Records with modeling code
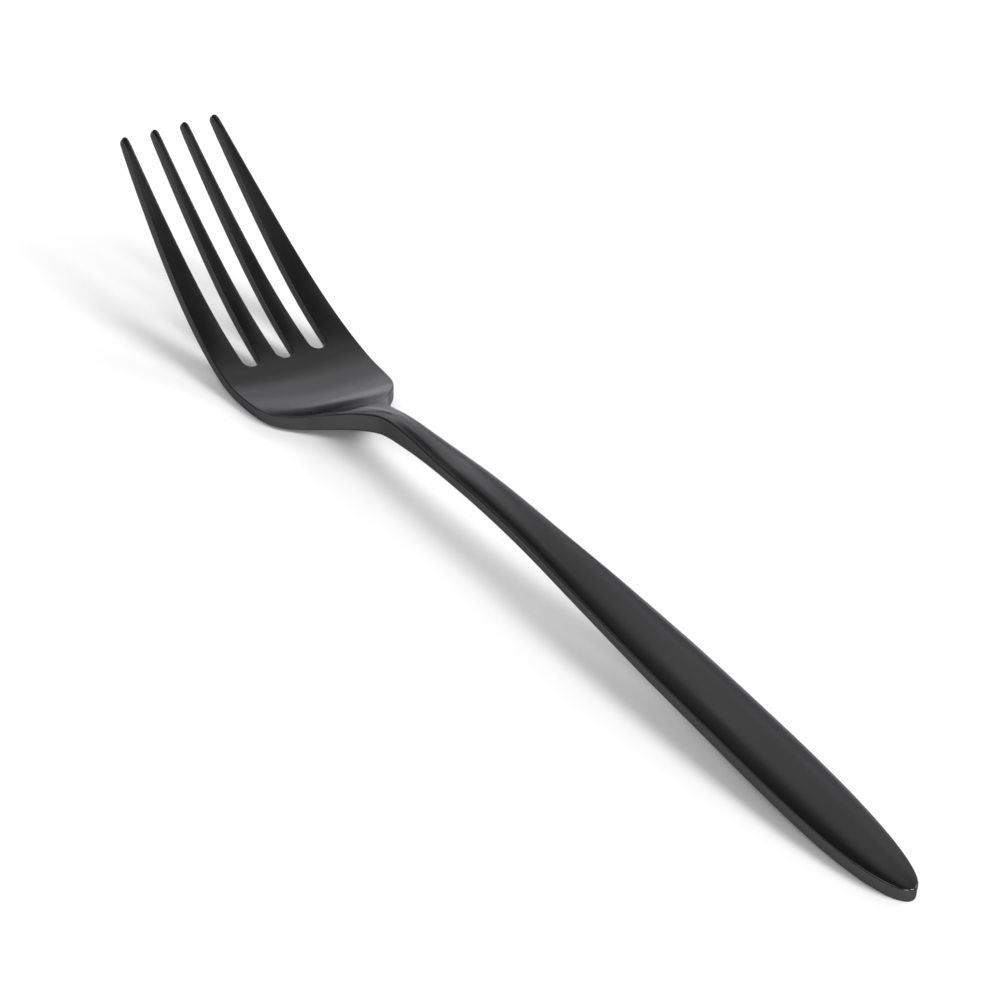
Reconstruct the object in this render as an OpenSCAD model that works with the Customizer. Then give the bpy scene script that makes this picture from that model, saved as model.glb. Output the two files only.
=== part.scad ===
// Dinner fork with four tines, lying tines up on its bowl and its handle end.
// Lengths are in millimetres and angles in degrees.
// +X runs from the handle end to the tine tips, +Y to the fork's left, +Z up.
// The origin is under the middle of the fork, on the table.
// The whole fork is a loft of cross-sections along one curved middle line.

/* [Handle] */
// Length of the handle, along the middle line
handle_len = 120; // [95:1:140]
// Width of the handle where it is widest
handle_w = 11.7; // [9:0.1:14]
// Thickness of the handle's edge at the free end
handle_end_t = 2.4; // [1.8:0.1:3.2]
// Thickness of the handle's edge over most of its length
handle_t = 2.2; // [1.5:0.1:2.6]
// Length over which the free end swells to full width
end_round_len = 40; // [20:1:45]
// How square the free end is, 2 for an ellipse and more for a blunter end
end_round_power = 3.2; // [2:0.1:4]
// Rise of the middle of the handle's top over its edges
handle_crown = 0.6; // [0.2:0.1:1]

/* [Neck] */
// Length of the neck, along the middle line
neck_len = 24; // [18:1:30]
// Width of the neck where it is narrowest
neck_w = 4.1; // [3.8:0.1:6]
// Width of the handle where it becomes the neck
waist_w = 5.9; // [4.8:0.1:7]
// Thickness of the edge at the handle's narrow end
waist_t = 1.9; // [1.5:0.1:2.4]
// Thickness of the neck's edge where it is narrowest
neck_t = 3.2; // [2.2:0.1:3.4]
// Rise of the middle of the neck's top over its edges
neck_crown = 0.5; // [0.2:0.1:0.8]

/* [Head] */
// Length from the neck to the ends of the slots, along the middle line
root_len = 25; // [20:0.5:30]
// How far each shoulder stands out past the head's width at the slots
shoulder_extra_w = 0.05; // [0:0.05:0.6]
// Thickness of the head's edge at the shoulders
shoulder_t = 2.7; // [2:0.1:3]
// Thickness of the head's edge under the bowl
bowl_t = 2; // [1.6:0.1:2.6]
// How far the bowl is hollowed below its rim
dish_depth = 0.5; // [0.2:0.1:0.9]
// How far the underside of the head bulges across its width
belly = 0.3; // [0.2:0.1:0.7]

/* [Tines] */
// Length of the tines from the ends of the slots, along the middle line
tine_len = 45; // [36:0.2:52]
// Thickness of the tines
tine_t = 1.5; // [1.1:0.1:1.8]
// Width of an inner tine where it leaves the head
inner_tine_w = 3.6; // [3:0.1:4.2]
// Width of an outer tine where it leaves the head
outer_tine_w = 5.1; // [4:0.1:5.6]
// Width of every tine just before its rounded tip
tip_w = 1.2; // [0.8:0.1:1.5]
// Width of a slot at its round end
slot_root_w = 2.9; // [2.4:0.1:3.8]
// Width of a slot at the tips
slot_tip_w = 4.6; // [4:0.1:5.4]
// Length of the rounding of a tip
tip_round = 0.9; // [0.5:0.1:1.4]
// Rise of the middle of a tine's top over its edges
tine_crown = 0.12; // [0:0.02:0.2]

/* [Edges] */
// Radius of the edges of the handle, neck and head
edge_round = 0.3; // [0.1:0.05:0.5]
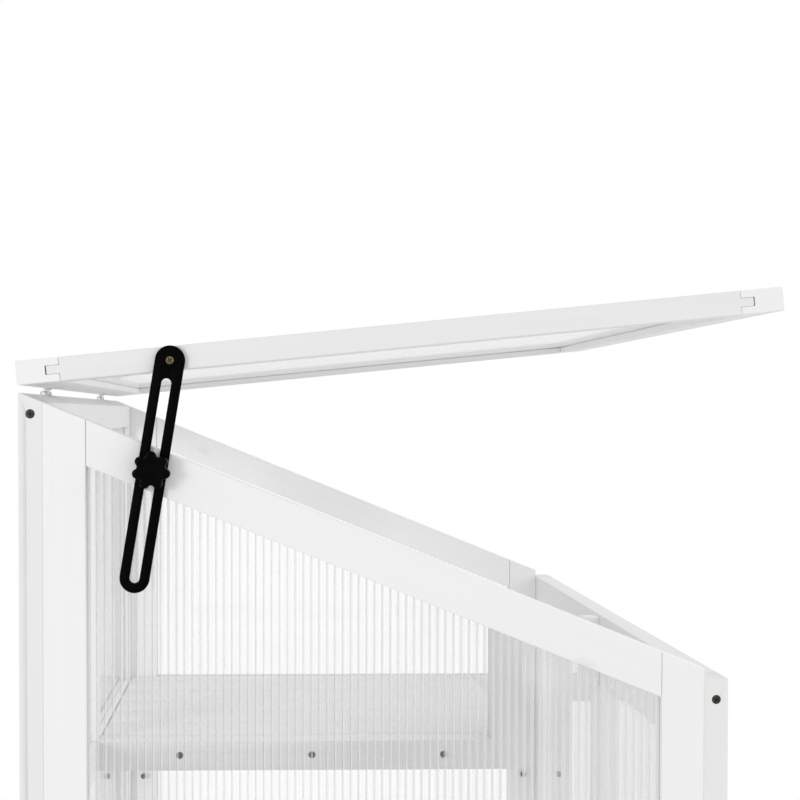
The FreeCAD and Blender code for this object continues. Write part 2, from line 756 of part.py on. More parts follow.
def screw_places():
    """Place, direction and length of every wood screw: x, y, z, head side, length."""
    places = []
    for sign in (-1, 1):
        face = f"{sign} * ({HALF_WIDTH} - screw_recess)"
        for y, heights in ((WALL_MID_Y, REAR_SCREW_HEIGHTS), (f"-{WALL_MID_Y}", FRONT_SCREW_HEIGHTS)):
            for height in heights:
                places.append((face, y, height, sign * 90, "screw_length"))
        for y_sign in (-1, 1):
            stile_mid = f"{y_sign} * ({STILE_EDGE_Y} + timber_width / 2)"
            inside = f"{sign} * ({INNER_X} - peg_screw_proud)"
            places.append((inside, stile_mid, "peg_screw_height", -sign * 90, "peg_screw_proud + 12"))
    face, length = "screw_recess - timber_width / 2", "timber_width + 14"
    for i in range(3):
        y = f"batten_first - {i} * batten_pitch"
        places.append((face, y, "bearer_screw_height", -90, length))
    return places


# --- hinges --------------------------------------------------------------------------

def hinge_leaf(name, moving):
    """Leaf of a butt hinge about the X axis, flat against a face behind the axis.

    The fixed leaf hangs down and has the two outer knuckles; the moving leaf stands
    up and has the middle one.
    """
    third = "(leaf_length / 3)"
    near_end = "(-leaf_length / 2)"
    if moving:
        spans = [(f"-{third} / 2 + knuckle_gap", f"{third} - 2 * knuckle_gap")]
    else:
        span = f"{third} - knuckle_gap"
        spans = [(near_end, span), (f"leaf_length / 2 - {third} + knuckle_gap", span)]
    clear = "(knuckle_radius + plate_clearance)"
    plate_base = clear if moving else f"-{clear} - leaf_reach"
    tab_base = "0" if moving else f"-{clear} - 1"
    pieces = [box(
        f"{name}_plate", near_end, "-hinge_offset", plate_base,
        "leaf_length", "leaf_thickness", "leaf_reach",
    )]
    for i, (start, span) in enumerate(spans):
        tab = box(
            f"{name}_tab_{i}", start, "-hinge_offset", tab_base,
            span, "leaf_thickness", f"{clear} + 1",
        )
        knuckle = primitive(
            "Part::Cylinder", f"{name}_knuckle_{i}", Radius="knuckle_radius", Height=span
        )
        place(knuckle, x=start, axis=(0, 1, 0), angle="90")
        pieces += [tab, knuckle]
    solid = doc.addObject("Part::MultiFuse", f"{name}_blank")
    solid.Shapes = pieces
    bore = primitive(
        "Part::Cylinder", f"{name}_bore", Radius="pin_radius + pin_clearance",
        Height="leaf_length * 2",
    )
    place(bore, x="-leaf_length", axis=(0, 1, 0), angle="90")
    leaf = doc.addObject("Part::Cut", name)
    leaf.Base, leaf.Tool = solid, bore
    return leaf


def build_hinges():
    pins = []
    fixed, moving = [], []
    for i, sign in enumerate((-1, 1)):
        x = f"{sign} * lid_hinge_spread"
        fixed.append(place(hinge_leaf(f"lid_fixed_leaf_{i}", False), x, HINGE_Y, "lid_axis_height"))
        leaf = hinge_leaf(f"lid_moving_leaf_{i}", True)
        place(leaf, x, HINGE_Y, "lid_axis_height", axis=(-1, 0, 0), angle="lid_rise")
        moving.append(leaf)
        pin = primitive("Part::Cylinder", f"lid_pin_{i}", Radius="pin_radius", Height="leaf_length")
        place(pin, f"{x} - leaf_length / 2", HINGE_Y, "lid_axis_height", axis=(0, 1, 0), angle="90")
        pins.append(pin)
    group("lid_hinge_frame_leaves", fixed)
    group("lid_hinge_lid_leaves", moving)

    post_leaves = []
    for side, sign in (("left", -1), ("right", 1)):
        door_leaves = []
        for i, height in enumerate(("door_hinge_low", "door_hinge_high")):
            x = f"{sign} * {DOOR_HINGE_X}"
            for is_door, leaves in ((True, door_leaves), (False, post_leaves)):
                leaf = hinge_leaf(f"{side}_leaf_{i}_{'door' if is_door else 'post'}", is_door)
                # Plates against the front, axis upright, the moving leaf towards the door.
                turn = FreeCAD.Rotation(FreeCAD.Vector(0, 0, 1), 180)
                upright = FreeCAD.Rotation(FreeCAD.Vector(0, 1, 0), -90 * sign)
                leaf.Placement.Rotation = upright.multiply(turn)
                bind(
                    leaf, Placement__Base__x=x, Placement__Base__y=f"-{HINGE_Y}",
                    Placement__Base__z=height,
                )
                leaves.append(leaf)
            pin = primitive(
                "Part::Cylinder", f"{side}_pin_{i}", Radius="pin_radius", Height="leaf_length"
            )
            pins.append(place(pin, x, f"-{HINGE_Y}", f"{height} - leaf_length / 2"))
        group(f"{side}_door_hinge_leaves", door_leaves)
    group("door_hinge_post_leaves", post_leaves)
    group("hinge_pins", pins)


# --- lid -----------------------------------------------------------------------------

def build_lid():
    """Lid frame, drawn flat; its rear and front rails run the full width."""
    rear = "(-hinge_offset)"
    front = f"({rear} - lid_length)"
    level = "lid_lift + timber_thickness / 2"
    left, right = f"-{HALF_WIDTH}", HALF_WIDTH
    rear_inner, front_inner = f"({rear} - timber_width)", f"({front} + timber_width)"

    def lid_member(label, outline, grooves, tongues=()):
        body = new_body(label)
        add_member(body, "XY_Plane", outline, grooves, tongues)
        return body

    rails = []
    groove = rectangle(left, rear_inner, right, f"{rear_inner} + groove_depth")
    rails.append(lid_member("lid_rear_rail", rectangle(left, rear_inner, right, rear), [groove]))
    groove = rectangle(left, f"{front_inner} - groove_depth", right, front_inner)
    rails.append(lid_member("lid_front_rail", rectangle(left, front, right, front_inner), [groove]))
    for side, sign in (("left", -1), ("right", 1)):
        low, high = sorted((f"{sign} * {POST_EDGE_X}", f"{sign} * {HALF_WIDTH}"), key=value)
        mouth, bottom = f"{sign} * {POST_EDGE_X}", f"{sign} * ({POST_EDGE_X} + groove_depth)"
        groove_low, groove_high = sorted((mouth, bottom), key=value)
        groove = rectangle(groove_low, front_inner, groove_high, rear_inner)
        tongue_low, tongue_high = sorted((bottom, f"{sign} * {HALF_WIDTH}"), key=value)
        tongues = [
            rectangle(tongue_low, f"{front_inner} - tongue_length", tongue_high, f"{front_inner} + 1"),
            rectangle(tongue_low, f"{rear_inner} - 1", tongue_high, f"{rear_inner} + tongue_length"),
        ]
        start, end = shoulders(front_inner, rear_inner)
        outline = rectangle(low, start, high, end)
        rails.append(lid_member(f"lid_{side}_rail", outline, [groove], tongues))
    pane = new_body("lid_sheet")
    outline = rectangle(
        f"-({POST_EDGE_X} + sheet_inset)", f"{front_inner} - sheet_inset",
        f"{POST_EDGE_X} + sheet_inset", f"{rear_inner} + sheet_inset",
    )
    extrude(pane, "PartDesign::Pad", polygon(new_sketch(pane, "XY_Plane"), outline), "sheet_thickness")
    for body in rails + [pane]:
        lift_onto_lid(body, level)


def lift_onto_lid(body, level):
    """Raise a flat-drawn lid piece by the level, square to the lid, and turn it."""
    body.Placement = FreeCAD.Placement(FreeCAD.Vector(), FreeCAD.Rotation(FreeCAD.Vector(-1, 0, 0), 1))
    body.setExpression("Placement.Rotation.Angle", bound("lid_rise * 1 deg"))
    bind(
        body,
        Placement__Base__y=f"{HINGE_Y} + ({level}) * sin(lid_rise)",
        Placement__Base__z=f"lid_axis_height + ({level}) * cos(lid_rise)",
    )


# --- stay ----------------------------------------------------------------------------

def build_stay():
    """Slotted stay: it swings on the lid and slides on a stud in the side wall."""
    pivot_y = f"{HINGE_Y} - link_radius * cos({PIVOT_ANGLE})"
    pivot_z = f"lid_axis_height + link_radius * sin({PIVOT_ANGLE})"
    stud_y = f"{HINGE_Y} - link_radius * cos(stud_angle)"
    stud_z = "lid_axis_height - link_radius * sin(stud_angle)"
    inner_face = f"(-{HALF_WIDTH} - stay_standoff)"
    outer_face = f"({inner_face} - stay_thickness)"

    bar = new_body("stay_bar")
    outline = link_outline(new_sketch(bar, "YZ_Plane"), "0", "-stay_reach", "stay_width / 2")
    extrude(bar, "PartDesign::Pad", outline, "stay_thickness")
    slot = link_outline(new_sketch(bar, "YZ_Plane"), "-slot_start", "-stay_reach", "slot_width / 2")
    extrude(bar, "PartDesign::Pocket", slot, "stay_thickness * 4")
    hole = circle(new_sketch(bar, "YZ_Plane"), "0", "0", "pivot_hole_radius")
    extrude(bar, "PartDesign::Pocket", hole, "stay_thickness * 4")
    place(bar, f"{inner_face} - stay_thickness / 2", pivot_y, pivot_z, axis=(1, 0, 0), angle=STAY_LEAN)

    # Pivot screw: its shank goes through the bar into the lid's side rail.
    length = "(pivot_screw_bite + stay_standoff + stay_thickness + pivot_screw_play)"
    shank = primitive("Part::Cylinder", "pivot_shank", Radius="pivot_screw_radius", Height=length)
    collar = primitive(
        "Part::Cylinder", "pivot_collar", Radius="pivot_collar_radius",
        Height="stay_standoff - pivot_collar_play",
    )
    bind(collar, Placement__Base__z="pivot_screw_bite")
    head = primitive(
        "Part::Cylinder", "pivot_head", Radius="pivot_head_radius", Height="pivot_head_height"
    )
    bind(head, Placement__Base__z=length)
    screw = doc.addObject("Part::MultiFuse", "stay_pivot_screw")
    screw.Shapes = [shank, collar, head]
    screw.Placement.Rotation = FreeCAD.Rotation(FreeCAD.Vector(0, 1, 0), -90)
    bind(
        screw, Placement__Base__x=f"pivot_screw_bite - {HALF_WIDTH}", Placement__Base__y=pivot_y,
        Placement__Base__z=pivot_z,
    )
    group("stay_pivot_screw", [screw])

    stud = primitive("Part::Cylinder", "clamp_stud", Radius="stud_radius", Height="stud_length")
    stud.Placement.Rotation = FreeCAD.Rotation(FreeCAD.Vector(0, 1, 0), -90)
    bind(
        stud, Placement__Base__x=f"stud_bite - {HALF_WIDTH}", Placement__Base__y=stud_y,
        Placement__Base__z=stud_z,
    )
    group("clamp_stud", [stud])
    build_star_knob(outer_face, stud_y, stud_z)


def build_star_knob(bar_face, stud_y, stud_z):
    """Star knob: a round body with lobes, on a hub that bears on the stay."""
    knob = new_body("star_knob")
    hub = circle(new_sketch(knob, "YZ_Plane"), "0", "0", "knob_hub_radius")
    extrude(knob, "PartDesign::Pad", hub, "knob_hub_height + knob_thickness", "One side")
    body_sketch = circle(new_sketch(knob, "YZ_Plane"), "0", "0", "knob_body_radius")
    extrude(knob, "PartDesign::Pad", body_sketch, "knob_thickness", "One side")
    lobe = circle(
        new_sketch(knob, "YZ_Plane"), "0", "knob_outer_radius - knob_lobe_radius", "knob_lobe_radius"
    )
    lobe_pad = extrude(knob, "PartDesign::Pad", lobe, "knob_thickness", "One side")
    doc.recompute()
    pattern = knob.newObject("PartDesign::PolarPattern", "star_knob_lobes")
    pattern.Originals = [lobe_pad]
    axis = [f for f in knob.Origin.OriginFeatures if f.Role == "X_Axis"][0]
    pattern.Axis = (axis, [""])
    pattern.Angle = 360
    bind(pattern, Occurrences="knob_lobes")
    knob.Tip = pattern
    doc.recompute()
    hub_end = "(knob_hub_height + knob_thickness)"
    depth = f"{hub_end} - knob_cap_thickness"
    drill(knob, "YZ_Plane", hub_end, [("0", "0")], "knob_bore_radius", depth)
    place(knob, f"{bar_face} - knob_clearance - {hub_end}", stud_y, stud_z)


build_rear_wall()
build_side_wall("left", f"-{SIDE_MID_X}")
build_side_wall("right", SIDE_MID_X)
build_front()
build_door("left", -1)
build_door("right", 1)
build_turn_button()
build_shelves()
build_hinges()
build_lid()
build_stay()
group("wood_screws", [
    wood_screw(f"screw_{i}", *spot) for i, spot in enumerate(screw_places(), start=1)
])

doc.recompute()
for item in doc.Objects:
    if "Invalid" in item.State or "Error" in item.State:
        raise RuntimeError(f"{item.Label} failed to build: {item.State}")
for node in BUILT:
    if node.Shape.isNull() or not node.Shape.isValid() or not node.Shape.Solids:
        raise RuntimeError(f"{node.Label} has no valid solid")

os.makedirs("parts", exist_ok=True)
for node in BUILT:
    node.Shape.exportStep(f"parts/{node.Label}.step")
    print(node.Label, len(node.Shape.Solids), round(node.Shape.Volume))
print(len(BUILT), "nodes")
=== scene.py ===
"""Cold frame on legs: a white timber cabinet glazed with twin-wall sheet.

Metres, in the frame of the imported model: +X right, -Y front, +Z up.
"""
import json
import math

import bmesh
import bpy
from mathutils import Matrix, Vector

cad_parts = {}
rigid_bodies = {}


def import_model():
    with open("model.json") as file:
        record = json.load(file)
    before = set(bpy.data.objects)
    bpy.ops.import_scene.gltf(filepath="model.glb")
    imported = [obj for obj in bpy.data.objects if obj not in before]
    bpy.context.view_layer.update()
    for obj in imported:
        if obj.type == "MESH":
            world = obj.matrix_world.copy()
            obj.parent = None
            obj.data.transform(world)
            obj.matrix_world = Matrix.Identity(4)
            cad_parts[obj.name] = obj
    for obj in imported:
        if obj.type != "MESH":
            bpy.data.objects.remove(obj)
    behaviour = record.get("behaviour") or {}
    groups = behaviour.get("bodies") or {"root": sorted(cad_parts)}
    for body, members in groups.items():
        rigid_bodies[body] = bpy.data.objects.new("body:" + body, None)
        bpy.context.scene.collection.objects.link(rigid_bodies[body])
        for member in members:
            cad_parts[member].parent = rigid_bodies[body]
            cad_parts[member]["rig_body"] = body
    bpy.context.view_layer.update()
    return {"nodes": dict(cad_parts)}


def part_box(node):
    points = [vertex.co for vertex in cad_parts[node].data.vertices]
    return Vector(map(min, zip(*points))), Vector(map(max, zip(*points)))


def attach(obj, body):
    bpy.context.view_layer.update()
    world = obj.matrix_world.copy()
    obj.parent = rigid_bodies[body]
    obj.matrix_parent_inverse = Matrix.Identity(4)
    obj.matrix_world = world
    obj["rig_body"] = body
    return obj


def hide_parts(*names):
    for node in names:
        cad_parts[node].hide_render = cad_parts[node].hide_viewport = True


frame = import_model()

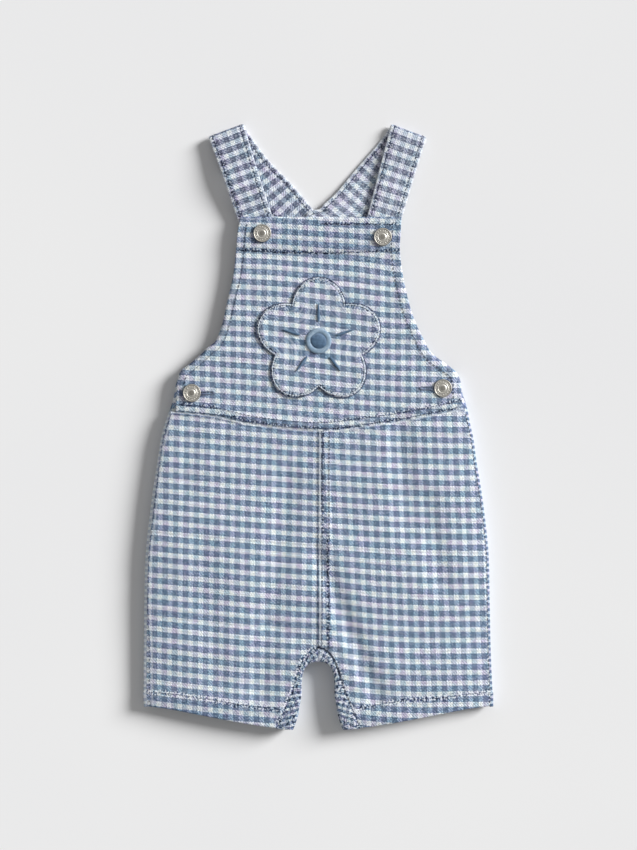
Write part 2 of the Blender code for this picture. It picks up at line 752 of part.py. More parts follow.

Stated problem:
Your output shall consist solely of the lines from the line with "build_rear_wall()" to the line with "cad_parts[member].parent = rigid_bodies[body]", reproduced exactly, both ends included.

Answer to this problem:
build_rear_wall()
build_side_wall("left", f"-{SIDE_MID_X}")
build_side_wall("right", SIDE_MID_X)
build_front()
build_door("left", -1)
build_door("right", 1)
build_turn_button()
build_shelves()
build_hinges()
build_lid()
build_stay()
group("wood_screws", [
    wood_screw(f"screw_{i}", *spot) for i, spot in enumerate(screw_places(), start=1)
])

doc.recompute()
for item in doc.Objects:
    if "Invalid" in item.State or "Error" in item.State:
        raise RuntimeError(f"{item.Label} failed to build: {item.State}")
for node in BUILT:
    if node.Shape.isNull() or not node.Shape.isValid() or not node.Shape.Solids:
        raise RuntimeError(f"{node.Label} has no valid solid")

os.makedirs("parts", exist_ok=True)
for node in BUILT:
    node.Shape.exportStep(f"parts/{node.Label}.step")
    print(node.Label, len(node.Shape.Solids), round(node.Shape.Volume))
print(len(BUILT), "nodes")
=== scene.py ===
"""Cold frame on legs: a white timber cabinet glazed with twin-wall sheet.

Metres, in the frame of the imported model: +X right, -Y front, +Z up.
"""
import json
import math

import bmesh
import bpy
from mathutils import Matrix, Vector

cad_parts = {}
rigid_bodies = {}


def import_model():
    with open("model.json") as file:
        record = json.load(file)
    before = set(bpy.data.objects)
    bpy.ops.import_scene.gltf(filepath="model.glb")
    imported = [obj for obj in bpy.data.objects if obj not in before]
    bpy.context.view_layer.update()
    for obj in imported:
        if obj.type == "MESH":
            world = obj.matrix_world.copy()
            obj.parent = None
            obj.data.transform(world)
            obj.matrix_world = Matrix.Identity(4)
            cad_parts[obj.name] = obj
    for obj in imported:
        if obj.type != "MESH":
            bpy.data.objects.remove(obj)
    behaviour = record.get("behaviour") or {}
    groups = behaviour.get("bodies") or {"root": sorted(cad_parts)}
    for body, members in groups.items():
        rigid_bodies[body] = bpy.data.objects.new("body:" + body, None)
        bpy.context.scene.collection.objects.link(rigid_bodies[body])
        for member in members:
            cad_parts[member].parent = rigid_bodies[body]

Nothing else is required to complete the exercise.